# Is this a valid approach to show an estimator is consistent?

I have $$n$$ independent Bernoulli trails $$y_i\sim B(p)$$. I found the MLE estimate to be $$\hat{p}= \bar{y}$$, the sample mean. I would like to show it is consistent too.

I'm using the result: If $$T$$ is unbiased estimator of $$g(\theta)$$ and $$\text{Var}(T)\to 0$$ as $$n$$ $$\to \infty$$, then $$T$$ is also consistent for estimating $$g(\theta)$$.

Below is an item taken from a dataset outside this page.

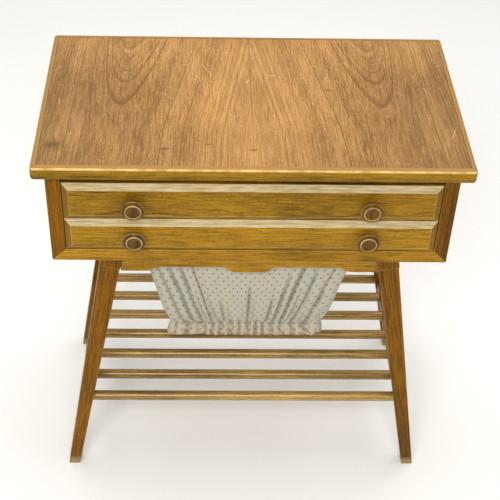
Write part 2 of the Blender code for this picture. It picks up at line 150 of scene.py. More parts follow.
def speckle(place, scale, detail=2.0, dimensions="3D"):
    """One Noise Texture, read as a value about one half."""
    steps = {
        "W" if dimensions == "1D" else "Vector": place, "Scale": scale, "Detail": detail, "Roughness": 0.55
    }
    return wire(place.id_data, "ShaderNodeTexNoise", steps, noise_dimensions=dimensions).outputs["Fac"]


def object_place(tree):
    """Where each point of the piece is, in the shared frame."""
    return wire(tree, "ShaderNodeTexCoord").outputs["Object"]


def parts(vector):
    """A vector's parts, X, Y and Z."""
    return wire(vector.id_data, "ShaderNodeSeparateXYZ", {0: vector}).outputs


def vector_of(x=0.0, y=0.0, z=0.0):
    """A vector put together from its parts."""
    return made(home((x, y, z)), "ShaderNodeCombineXYZ", {0: x, 1: y, 2: z})


def new_material(name):
    """A material with one Principled shader, and the tree to build on."""
    material = bpy.data.materials.new(name)
    material.use_nodes = True
    return material, material.node_tree, material.node_tree.nodes["Principled BSDF"]


floor_half = 6.0
paper, tree, shader = new_material("seamless paper")
place = object_place(tree)
mottle = speckle(place, 3.0)
feed(shader, {"Base Color": mixed(mottle, srgb(0.985, 0.982, 0.975), srgb(0.97, 0.968, 0.96))})
feed(shader, {"Roughness": 0.9})
floor_mesh = bpy.data.meshes.new("studio_floor")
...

This is satisfied for $$\bar{y}$$, because $$\text{Var}(\hat{p})= \frac{np(1-p)}{n^2}\to 0$$ as $$n\to \infty$$. So this means $$\bar{y}$$ is consistent.

Also, I want to find the MLE of its variance, ie, MLE of $$p(1-p)$$.

For this, I'm using this result: If $$T$$ is MLE estimate of $$\theta$$, then $$g(T)$$ is MLE estimate of $$g(\theta)$$.

This gives me, $$\hat{p(1-p)} = \bar{y}(1-\bar{y})$$ as the MLE estimate.

Is this accurate?

For the first part, unbiasedness means $$\mathbb{E}[\hat{p}]=p$$, together with $$\mathit{Var}(\hat{p})=\mathbb{E}[(\hat{p}-p)^{2}]\to0$$ implies $$\hat{p}\overset{L_{2}}{\to} p$$, which indeed is a stronger result than $$\hat{p}\overset{\mathbb{P}}{\to}p$$. Also, the law of large number directly gives consistency of $$\hat{p}$$.